## begin

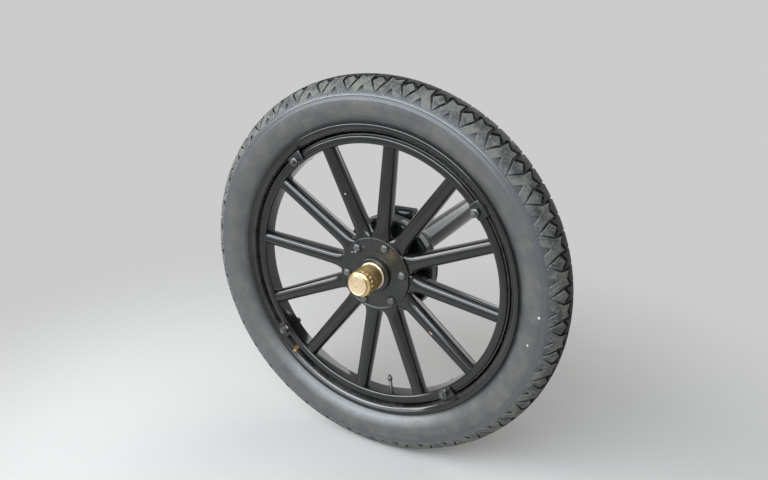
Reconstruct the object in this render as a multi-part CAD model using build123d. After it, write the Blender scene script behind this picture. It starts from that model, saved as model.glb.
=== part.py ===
from build123d import *
import os
from math import degrees, radians, sqrt, tan

# Rear wheel of an antique motor car on the end of its axle, in millimetres.
# The wheel turns about Y. -Y is outward, toward the hub cap; +Y is inboard, toward the car's middle.
# -X is the car's front and +Z is up. While a piece is drawn, y = 0 is the wheel's middle plane.
# save() then moves it outward, so that the origin is the middle of the axle tube's inboard end.

# Whole axle end
wheel_radius = 391.0        # axle to tread
overhang = 600.0            # wheel's middle plane to the tube's inboard end
wheel_clearance = 5.0       # between turning pieces and fixed ones
running_clearance = 0.05    # radial, shaft in its bearing
spoke_count = 12
first_spoke_angle = 22.8    # degrees from +X toward +Z, as the wheel stands at rest
bolt_count = 6
lug_count = 4
cut_beyond = 1.0            # how far a cut passes beyond the piece it goes through
edge_ease = 0.5             # rounding of small turned edges

# Tyre
tyre_height = 85.5          # tread above the rim's lip
tyre_half_width = 48.0
belly_share = 0.462         # of the height, where the side wall is widest
shoulder_share = 0.825      # of the height, where the tread ends
shoulder_width_share = 0.75
crown_fall = 3.5            # tread's fall halfway to the shoulder
tread_thickness = 14.0
tyre_wall = 11.0
bead_thickness = 12.0
bead_flare = 4.0            # inside, from the bead's foot to the lip
bead_gap = 0.4              # between bead and rim base
bead_inset = 1.5
# columns: radius below the rim's top, y inside the rim's half width
bead_side = [
    (7.0, 5.2),
    (3.8, 5.2),
    (1.6, 7.7),
    (-2.0, 3.0),
]

# Rim, one rolled sheet with a hooked lip on each side
tyre_bulge = 15.0           # tyre's side beyond the rim's
rim_height = 16.5           # top of the lip above the inside of the base
rim_flare = 13.0            # lip's side beyond the base's
rim_sheet = 3.0
# columns: radius below the rim's top, y inside the rim's half width, rounding
rim_lip = [
    (8.5, 0.0, 3.0),
    (2.0, 0.0, 2.2),
    (0.0, 3.5, 1.6),
    (1.6, 6.5, 0.6),
    (4.0, 5.0, 1.0),
    (6.5, 3.0, 2.0),
]
rim_base_rounding = 8.0
rim_well_rounding = 5.0
rim_base_slope = 1.5        # base is this much wider inside than outside

# Felloe, the ring on the spokes, and the steel band on it
rim_seat = 8.5              # inside of the rim's base above the felloe
felloe_thickness = 16.5
felloe_front = -23.5
felloe_back = 14.0
felloe_rounding = 5.0
felloe_outer_rounding = 3.0
band_thickness = 2.5
band_front_setback = 4.5
band_flange_width = 4.0
band_flange_sheet = 2.0
band_flange_slope = 4.5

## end

▶ [TASK TO CARRY OUT]: Produce the lines from the top of the listing through the "edge_ease = 0.5" line exactly as they appear, with no additional output.

▶ [SOLUTION FOR THIS EXERCISE]:
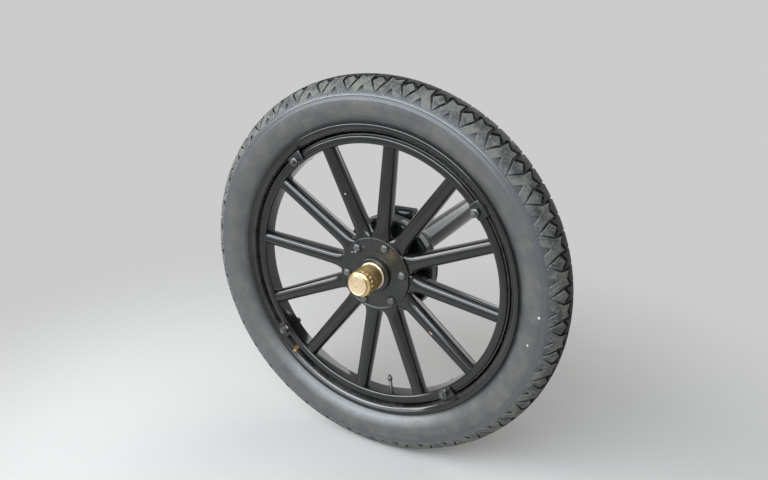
Reconstruct the object in this render as a multi-part CAD model using build123d. After it, write the Blender scene script behind this picture. It starts from that model, saved as model.glb.
=== part.py ===
from build123d import *
import os
from math import degrees, radians, sqrt, tan

# Rear wheel of an antique motor car on the end of its axle, in millimetres.
# The wheel turns about Y. -Y is outward, toward the hub cap; +Y is inboard, toward the car's middle.
# -X is the car's front and +Z is up. While a piece is drawn, y = 0 is the wheel's middle plane.
# save() then moves it outward, so that the origin is the middle of the axle tube's inboard end.

# Whole axle end
wheel_radius = 391.0        # axle to tread
overhang = 600.0            # wheel's middle plane to the tube's inboard end
wheel_clearance = 5.0       # between turning pieces and fixed ones
running_clearance = 0.05    # radial, shaft in its bearing
spoke_count = 12
first_spoke_angle = 22.8    # degrees from +X toward +Z, as the wheel stands at rest
bolt_count = 6
lug_count = 4
cut_beyond = 1.0            # how far a cut passes beyond the piece it goes through
edge_ease = 0.5             # rounding of small turned edges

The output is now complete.